Imagine you are a student writing a paper, or someone doing research, in other words, someone who is likely to find our questions through Google, which is the source of most of our traffic. Let's say you Google a question about literature, and a similar question from this site is the first result. You click on the question, hoping that the answers will be helpful for your research.
What you find is that while the answers make many claims, they provide nothing to back their claims up. Since this is the internet, anyone can make up even the most basic of facts. Since you're doing research and want information that is true, and since you have no way of knowing whether the claims made by the answers are, in fact, true (you are just starting out on your research), you leave the site in disgust and keep using Google. This is an outcome we want to avoid.
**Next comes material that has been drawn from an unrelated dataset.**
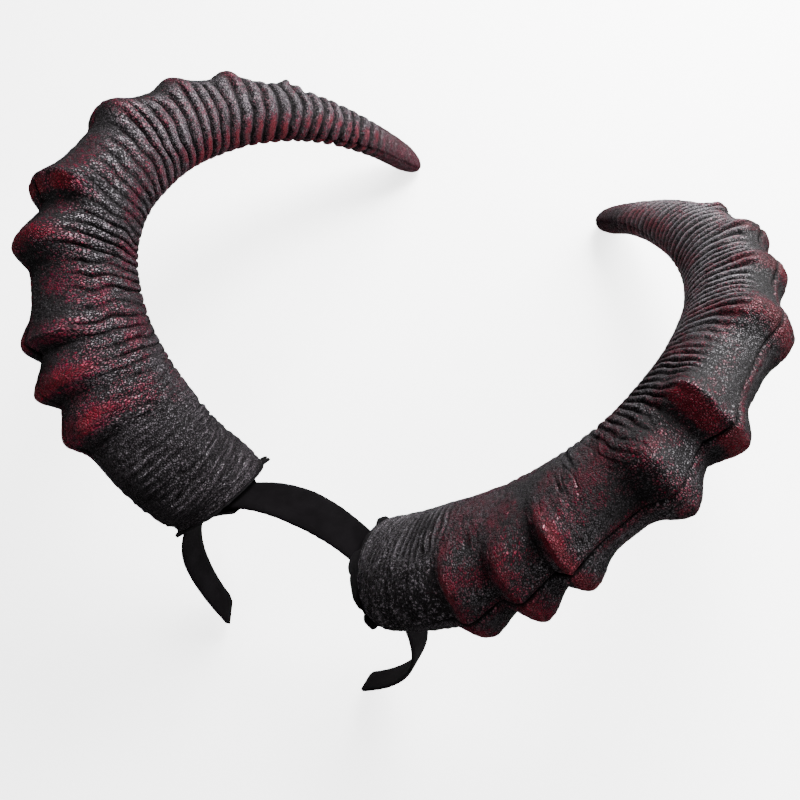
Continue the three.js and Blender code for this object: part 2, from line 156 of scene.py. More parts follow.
# How the skin and paint differ from shell to shell
RIGHT_TONE = {
    "light": 0.66,  # painted highlight: grey on the grain tops, partly also a dry-brushed grey
    "outer": 0.30,  # share of it left past the middle
    "sleeve": -0.9,  # how much of it the sleeve loses, or below 0 gains
    "dim": 0.5,  # how much a stretch loses, where, and how long it is
    "dim_at": 0.415,
    "dim_wide": 0.06,
    "crest_light": 1.25,  # painted highlight: grey on the ring crests
    "ridge": 1.0,  # how far the painted highlight along the rings runs through the grain
    "thin": 2.4,  # how thin they are, and how wide the painted shade between them
    "hollow": 0.75,
    "deep": 2.2,  # rings: depth mm
    "least": 0.3,  # least share of it
    "ribs_from": 0.24,  # where they start, along and round the horn
    "ribs_angle": 1.35,
    "rows": 1.0,  # sleeve rows: strength, and where they start round the horn
    "rows_from": 1.0,
    "tucks": 0.15,  # folds on the sleeve with painted shade in them, and its sparse painted glints
    "sparse": 0.85,
    "spread": 0.40,  # red: all over, on the tip, on the inner side
    "tip_red": 0.55,
    "inner_red": 0.30,
    "grey_ribs": 0.0,  # how far the rings stay grey, and how dark the tip is below
    "tip_dark": 0.8,
}
RIGHT_LOWER_TONE = dict(RIGHT_TONE, light=0.62, ribs_angle=1.25, rows_from=0.2, sparse=0.0, spread=0.24)
LEFT_TONE = {
    "light": 0.36,
    "outer": 1.0,
    "sleeve": -0.25,
    "dim": 0.72,
    "dim_at": 0.33,
    "dim_wide": 0.15,
    "crest_light": 1.15,
    "ridge": 0.1,
    "thin": 1.0,
    "hollow": 1.0,
    "deep": 2.5,
    "least": 0.5,
    "ribs_from": 0.06,
    "ribs_angle": 0.85,
    "rows": 0.4,
    "rows_from": 0.3,
    "tucks": 1.0,
    "sparse": 0.0,
    "spread": 0.36,
    "tip_red": 0.30,
    "inner_red": 0.50,
    "grey_ribs": 0.7,
    "tip_dark": 0.0,
}
LEFT_LOWER_TONE = dict(LEFT_TONE, light=0.38, ribs_angle=1.0, rows_from=0.2, spread=0.24)


def smooth(x):
    k = np.clip(x, 0.0, 1.0)
    return k * k * (3.0 - 2.0 * k)


def unit(v):
    return v / np.maximum(np.linalg.norm(v, axis=-1, keepdims=True), 1e-12)


def settle(points):
    """Worn millimetres to laid-down metres."""
    c, s = math.cos(LEAN), math.sin(LEAN)
    out = np.empty_like(points)
    out[..., 0] = points[..., 0]
    out[..., 1] = points[..., 1] * c + points[..., 2] * s - SHIFT_Y
    out[..., 2] = -points[..., 1] * s + points[..., 2] * c - FLOOR_Z
    return out / 1000.0


class Noise:
    """Smooth value noise on a plane, about -1 to 1."""

    def __init__(self, seed):
        self.table = np.random.default_rng(seed).uniform(-1.0, 1.0, (128, 128))

    def at(self, x, y):
        xi, yi = np.floor(x).astype(int), np.floor(y).astype(int)
        fx, fy = x - xi, y - yi
        fx, fy = fx * fx * (3 - 2 * fx), fy * fy * (3 - 2 * fy)
        x0, y0, x1, y1 = xi % 128, yi % 128, (xi + 1) % 128, (yi + 1) % 128
        t = self.table
        low = t[x0, y0] * (1 - fx) + t[x1, y0] * fx
        high = t[x0, y1] * (1 - fx) + t[x1, y1] * fx
        return low * (1 - fy) + high * fy

    def fbm(self, x, y, octaves=3):
        total, size = 0.0, 1.0
        for i in range(octaves):
            total = total + size * self.at(x * 2 ** i + 17.3 * i, y * 2 ** i + 5.1 * i)
            size *= 0.5
        return total


class Spline:
    """Clamped uniform cubic through control points, with its arc length."""

    def __init__(self, points):
        self.points = np.array(points, float)
        inner = len(points) - 4
        self.knots = np.array([0.0] * 4 + [i / (inner + 1) for i in range(1, inner + 1)] + [1.0] * 4)
        self.ts = np.linspace(0.0, 1.0, 6001)
        line = self.at(self.ts)
        steps = np.linalg.norm(np.diff(line, axis=0), axis=1)
        self.run = np.concatenate([[0.0], np.cumsum(steps)])
        self.length = self.run[-1]

    def basis(self, t, degree):
        t = np.clip(t, 0.0, 1.0 - 1e-12)
        k = self.knots
        rows = [((t >= k[i]) & (t < k[i + 1])).astype(float) for i in range(len(k) - 1)]
        for d in range(1, degree + 1):
            new = []
            for i in range(len(k) - 1 - d):
                part = np.zeros_like(t)
                if k[i + d] > k[i]:
                    part = part + (t - k[i]) / (k[i + d] - k[i]) * rows[i]
                if k[i + d + 1] > k[i + 1]:
                    part = part + (k[i + d + 1] - t) / (k[i + d + 1] - k[i + 1]) * rows[i + 1]
                new.append(part)
            rows = new
        return np.array(rows)

    def at(self, t):
        return np.einsum("i...,ij->...j", self.basis(np.asarray(t, float), 3), self.points)

    def tangent(self, t):
        t = np.asarray(t, float)
        e = 1e-5
        a, b = np.clip(t - e, 0, 1), np.clip(t + e, 0, 1)
        return unit(self.at(b) - self.at(a))

    def share(self, s):
        """Parameter at a share of the arc length."""
        return np.interp(np.asarray(s) * self.length, self.run, self.ts)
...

Now imagine that the answers backed up their claims using quotes, citations, arguments, or experience. All of these things make it very easy to verify whether the claims are correct. For example, with a citation or a quote, it's easy to tell whether the citation is real and reputable. Researchers arriving from Google will be able to be confident that our answers will be correct.
The point of this example is that it's not enough to be correct; answers must also be persuasive. This means backing claims up with quotes, citations, arguments, or experience.
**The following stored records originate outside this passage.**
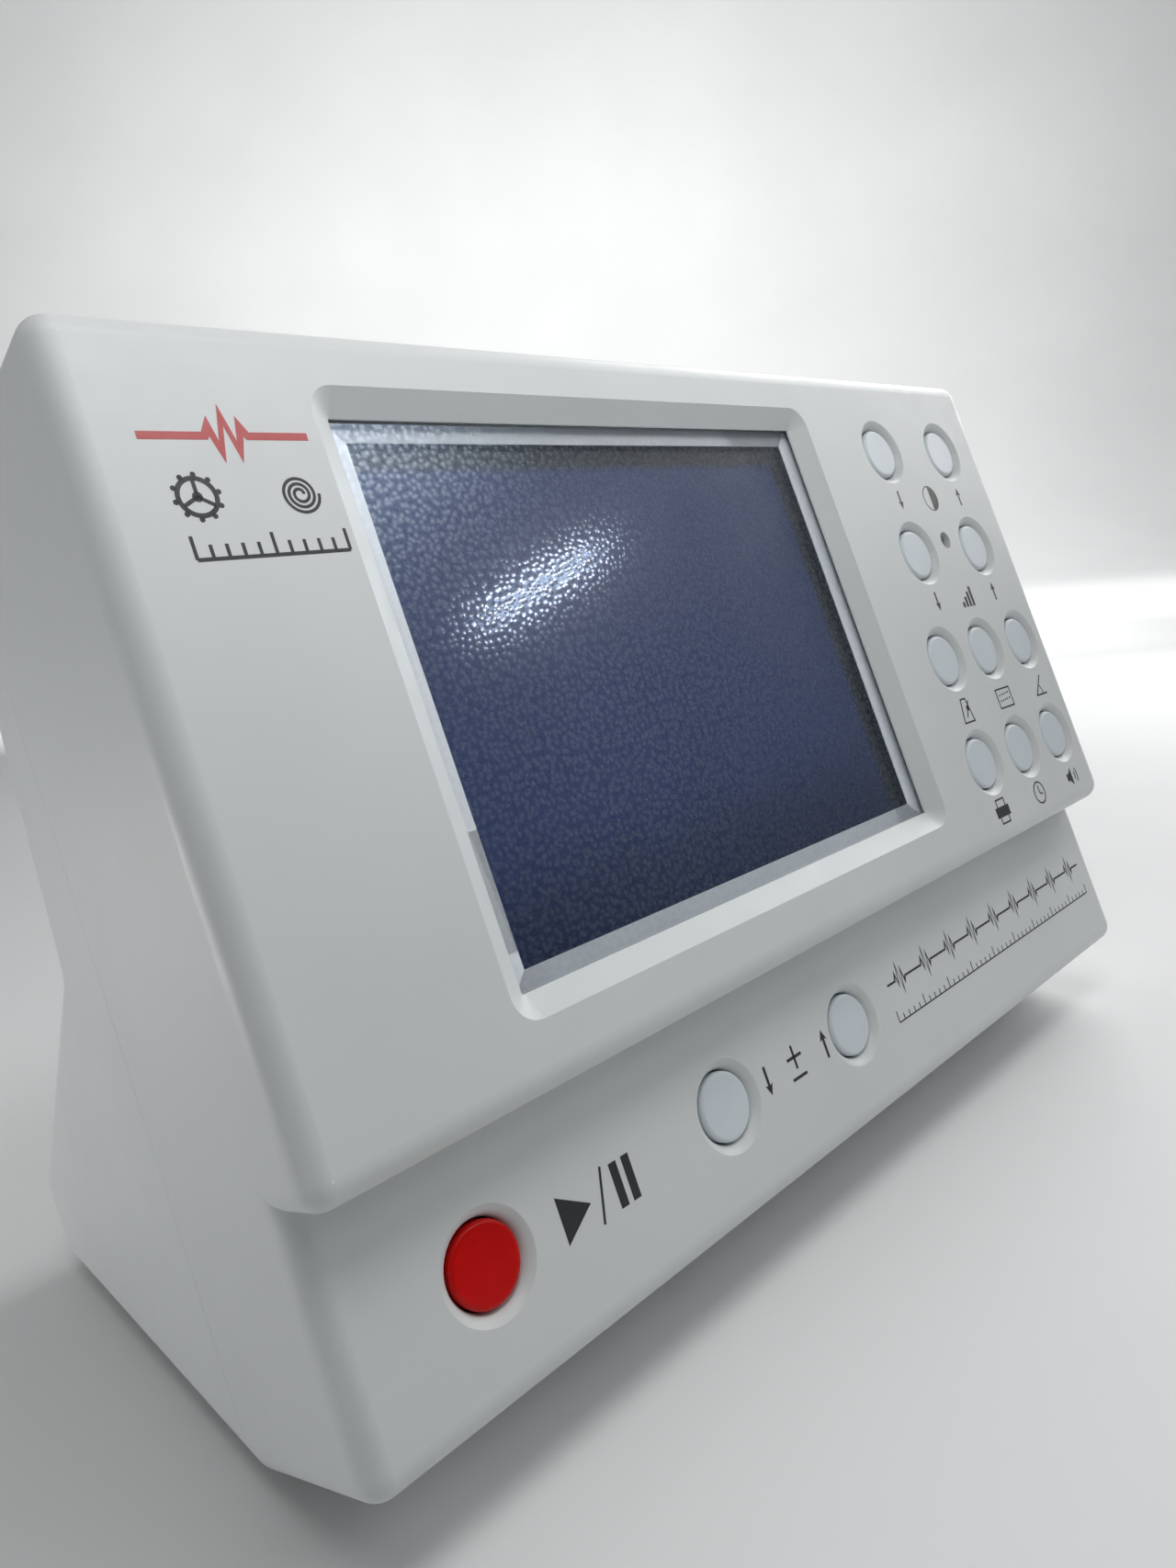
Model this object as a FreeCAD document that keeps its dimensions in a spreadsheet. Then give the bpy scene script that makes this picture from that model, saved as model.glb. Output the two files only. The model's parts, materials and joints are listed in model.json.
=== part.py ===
"""Bench timegrapher: a tilted display housing with thirteen push buttons.

The model has two working frames.  Most pieces are drawn in the face frame, whose origin is
the centre of the display on the outer face, with x to the right, y up the slope of the face
and z out of it towards the user.  Rear sockets are drawn in the rear frame, on the outside of
the upper rear wall, with z pointing away from the housing.  Feet and base screws are drawn
in the object's own frame: z up, origin on the table under the middle of the housing.
"""
import FreeCAD, Part
import math
import os
import re
import Sketcher
from FreeCAD import Placement, Rotation, Vector

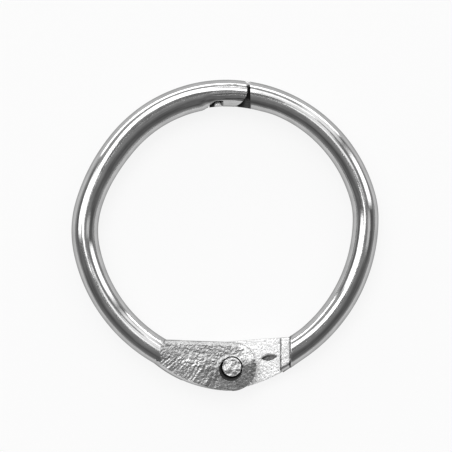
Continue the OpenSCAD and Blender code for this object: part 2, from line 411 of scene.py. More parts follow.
def nose_radius(x, y, run, a, seed):
    """The left half's nose is pressed into long facets with fine creases between them.

    Behind the notch the same press has pushed the wire's inner side out.
    """
    r = wire_radius(x, y, run, a, seed)
    if y <= 0:
        return r
    spread = smooth(-1.95, -2.6, x) * smooth(168, 138, degrees(atan2(y, x)))
    r += 0.19 * spread * max(0.0, -sin(a)) ** 1.5
    here = smooth(-1.5, -1.0, x)
    if here <= 0:
        return r
    for mid, depth in ((25, 0.027), (-1, 0.02), (-17, 0.02), (-51, 0.06)):
        flat = (WIRE_R - depth) / max(0.2, cos(a - radians(mid)))
        r = min(r, r + here * (flat - r))
    width, depth = 3.0, 0.03
    for crease in (-8.5, -29):
        wander = 1.2 * noise.noise(Vector((x * 1.1, crease, seed)))
        off = (degrees(a) - crease - 1.6 * (x - 0.6) - wander) / width
        r -= here * depth * max(0.0, 1 - off * off)
    return r


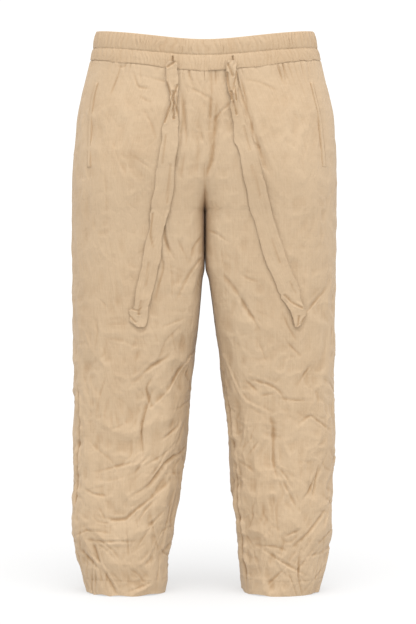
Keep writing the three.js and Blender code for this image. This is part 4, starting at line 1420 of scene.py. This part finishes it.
@dataclass
class LegPanel:
    """The front or back of one leg, from under the waistband to the turned-up hem."""

    leg: Leg
    face: Face
    relief: Relief
    ties: Sequence[Tie]
    stitching: Stitching
    columns: int = 190
    rise_rows: int = 120
    leg_rows: int = 300
    coarse: int = 5                # points of the outside to one of the inside
    under_band: float = 0.004      # how far the panel runs up into the band
    pressed: float = 0.0007        # how deep it lies there
    pressed_range: tuple[float, float] = (0.0035, -0.0005)    # under the seam
    tuck: float = 0.0030           # under the band
    tuck_spacing: float = 0.0125
    tuck_reach: float = 0.016
    tuck_uneven: float = 0.020     # what noise adds to that reach
    tuck_shortest: float = 0.006
    seam_dip: float = 0.0009
    seam_width: float = 0.0022
    centre_dip: float = 0.25       # share of the dip at the centre seam
    seam_pucker: float = 0.0005
    pucker_width: float = 0.007
    pull: float = 0.0050           # of the seam that is drawn in
    pull_width: float = 0.0034
    ridge: float = 0.5             # share of the pull, beside it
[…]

Backing claims up is important in every Stack Exchange site, but it is particular important on a subjective site like this one. We frequently get questions where there are multiple correct answers, i.e. legitimate arguments can be made for answers that have different conclusions. To avoid getting into counterproductive debates, we need answers to give arguments, not unsupported claims. Doing so transforms pointless fights (Shakespeare was a pseudonym! No you're wrong!) into reasoned debates (using this evidence, I conclude... that's interesting, but have you considered...).
Good answers explain why and how
Compare the following two answers:
According to Professor So and So, thing x in poem y represents z.
Professor So and So believes that thing x in poem y represents z. She gives the following arguments...
Providing arguments instead of appealing to authority makes answers more valuable.
Intention is not the same thing as meaning
Many readers (and beginning students of literature) are tempted to look for information by or about the author that provides clues or even explicit statements about their intent, and take those statements for a text's "true meaning". However, in the previous century the New Criticism declared that meaning is inherent in the text, regardless what the author's intentions really were. Even though not all schools of literary criticism have taken the same strict stance towards the author's intent as the New Criticism, the text itself has remained the primary source of meaning, and meaning has never been reduced to the author's intentions. Using information by or about the author can be helpful, but you should bear in mind that they are not the last word about the meaning of a text.
Close reading can improve your answer
In keeping with their stance towards authorial intent, the New Critics stressed the importance of close reading, which refers to careful analysis of a (usually rather brief) text, looking themes, characters, motifs, metre, poetic devices, rhetorical devices, etcetera, before moving on to the actual interpretation. Even after the New Criticism, close reading remained an essential aspect of literary analysis.
If the question is about the interpretation of a short text (e.g. a relatively short poem) or excerpt, starting with a close reading of the text that the OP asks about contributes to your answers quality, even if you don't include the close reading itself into the answer.
Make your answer accessible
Not everyone can see images or see them well. For this reason, you should provide descriptions of your images. A description should convey the same message the picture it describes would. In the case of a comic panel, it's good to transcribe the dialogues, as well as the current scene.
Make your answers last
It's a fact that sometimes links stop working on the Internet. For this reason, we ask posters to provide more than just a link in their answers - at least a summary of the linked material should be present.
The same goes for image, though there exists a simple solution - the SE network provides its own hosting, which is easily accessible when writing a question or an answer. Please host your images on Stack Imgur, or, if they're larger than 2 megabytes, on Imgur (or any other hosting you know for a fact is permanent and supports serving images over HTTPS).